The site of Fort Washington is now Bennett Park, a small public space on Fort Washington Avenue between West 183rd and 185th Streets in Washington Heights. Stones set into the ground trace the outlines of the fort's walls. A nearby tablet marks the schist outcropping as the highest natural point on Manhattan Island - the geological feature that made the location strategically valuable in 1776. Bennett Park sits just three blocks north of the George Washington Bridge, which now spans the same stretch of river the Continental Army tried to control with sunken timbers and cannon fire. Below the bluff, along the Hudson's edge beneath the Henry Hudson Parkway, Fort Washington Park extends to a small point of land called Jeffrey's Hook, where the Little Red Lighthouse has stood since 1921 - a modest beacon on the same riverbank where the ambitions of the American Revolution once nearly drowned.

From the Air

Located at 40.853N, 73.938W in the Washington Heights neighborhood of northern Manhattan.

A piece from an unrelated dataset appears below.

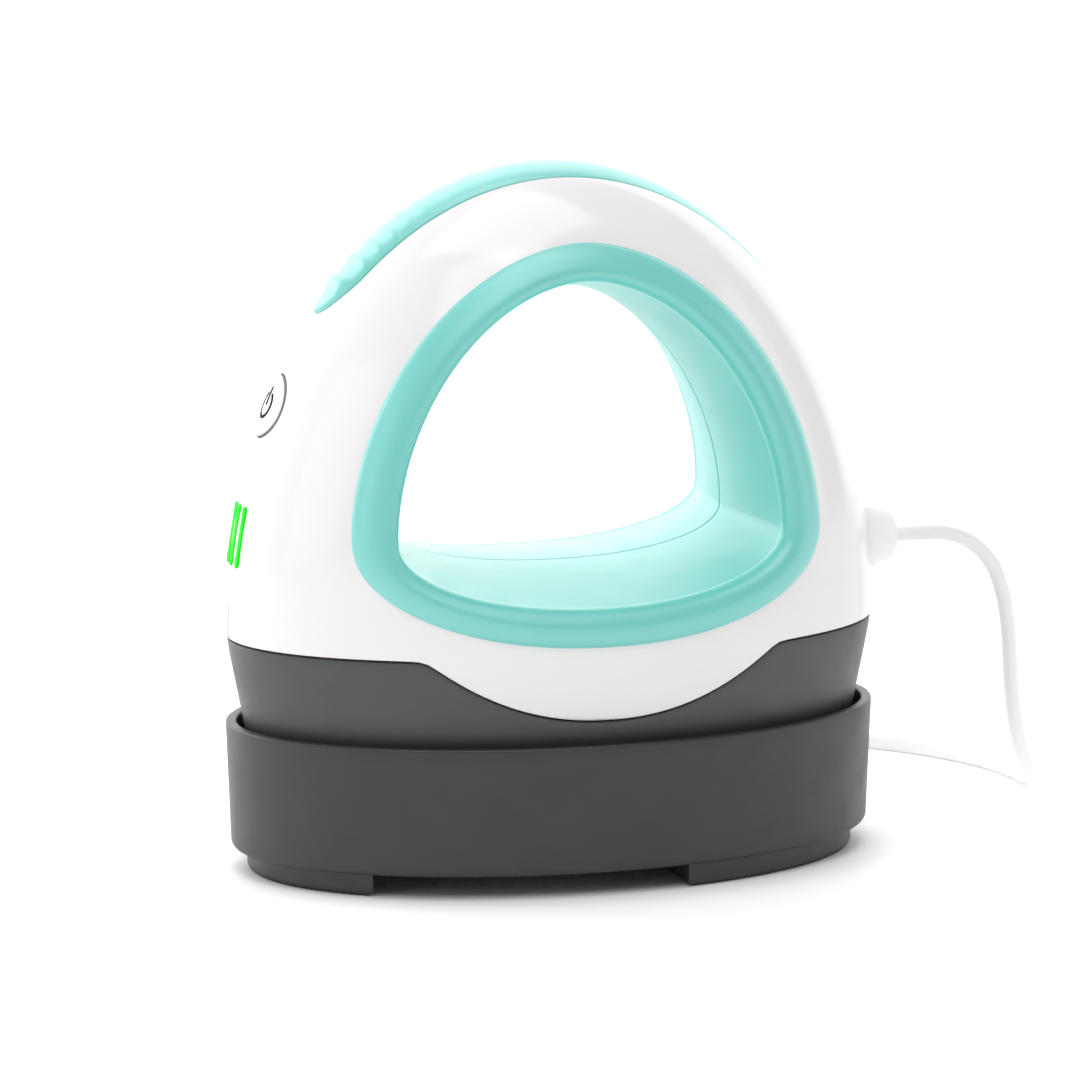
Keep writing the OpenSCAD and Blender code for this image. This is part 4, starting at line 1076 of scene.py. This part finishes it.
STAGE_W, STAGE_FRONT, STAGE_BACK, STAGE_TOP = 1.8, -2.4, 0.62, 1.1
stage_plane("floor", [(-STAGE_W, STAGE_FRONT, 0), (STAGE_W, STAGE_FRONT, 0), (STAGE_W, STAGE_BACK, 0),
                      (-STAGE_W, STAGE_BACK, 0)], floor_mat)
backdrop_mat, nodes, links, bsdf = new_material("backdrop_lit")
bsdf.inputs["Base Color"].default_value = (0.9, 0.9, 0.9, 1)
bsdf.inputs["Emission Color"].default_value = (1, 1, 1, 1)
bsdf.inputs["Emission Strength"].default_value = 1.3
# The backdrop is clear from behind, so that the back of the press can be looked at
facing = nodes.new("ShaderNodeNewGeometry")
clear = nodes.new("ShaderNodeBsdfTransparent")
one_sided = nodes.new("ShaderNodeMixShader")
links.new(facing.outputs["Backfacing"], one_sided.inputs["Fac"])
links.new(bsdf.outputs["BSDF"], one_sided.inputs[1])
links.new(clear.outputs["BSDF"], one_sided.inputs[2])
links.new(one_sided.outputs["Shader"], nodes["Material Output"].inputs["Surface"])
stage_plane("backdrop", [(-STAGE_W, STAGE_BACK, 0), (STAGE_W, STAGE_BACK, 0),
                         (STAGE_W, STAGE_BACK, STAGE_TOP), (-STAGE_W, STAGE_BACK, STAGE_TOP)], backdrop_mat)

world = bpy.data.worlds.new("studio")
bpy.context.scene.world = world
world.use_nodes = True
world.node_tree.nodes["Background"].inputs["Color"].default_value = (1, 1, 1, 1)
world.node_tree.nodes["Background"].inputs["Strength"].default_value = 0.27


LIGHT_AIM = Vector((0, 0, 0.06))


def softbox(name, size, place_at, radiance):
    """Rectangular softbox aimed at the press; its power follows from its size and radiance."""
    data = bpy.data.lights.new(name, "AREA")
    data.shape = "RECTANGLE"
    data.size, data.size_y = size
    data.energy = radiance * math.pi * size[0] * size[1]
    obj = bpy.data.objects.new(name, data)
    obj.location = place_at
    obj.rotation_mode = "QUATERNION"
    obj.rotation_quaternion = (LIGHT_AIM - Vector(place_at)).to_track_quat("-Z", "Y")
    bpy.context.scene.collection.objects.link(obj)


softbox("overhead", (0.7, 0.6), (-0.08, -0.05, 0.95), 2.5)
softbox("left_side", (0.55, 0.65), (-1.0, -0.3, 0.35), 1.15)
softbox("right_side", (0.5, 0.65), (1.0, -0.25, 0.35), 1.2)
softbox("front_top", (1.1, 0.7), (-0.25, -0.85, 1.2), 2.3)
softbox("back_left", (0.4, 0.5), (-0.6, 0.45, 0.3), 2.0)

bpy.context.scene.view_settings.view_transform = "Standard"
bpy.context.scene.view_settings.look = "None"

The site is at Manhattan's highest natural point, now Bennett Park, three blocks north of the George Washington Bridge. The GW Bridge is the primary visual landmark. Fort Washington Park runs along the Hudson River below the bluff, and the Little Red Lighthouse is visible at the water's edge near Jeffrey's Hook. Closest airports: KTEB (Teterboro, 6 nm NW), KLGA (LaGuardia, 6 nm E), KEWR (Newark Liberty, 13 nm SW). Best viewed at 1,000-2,000 ft AGL.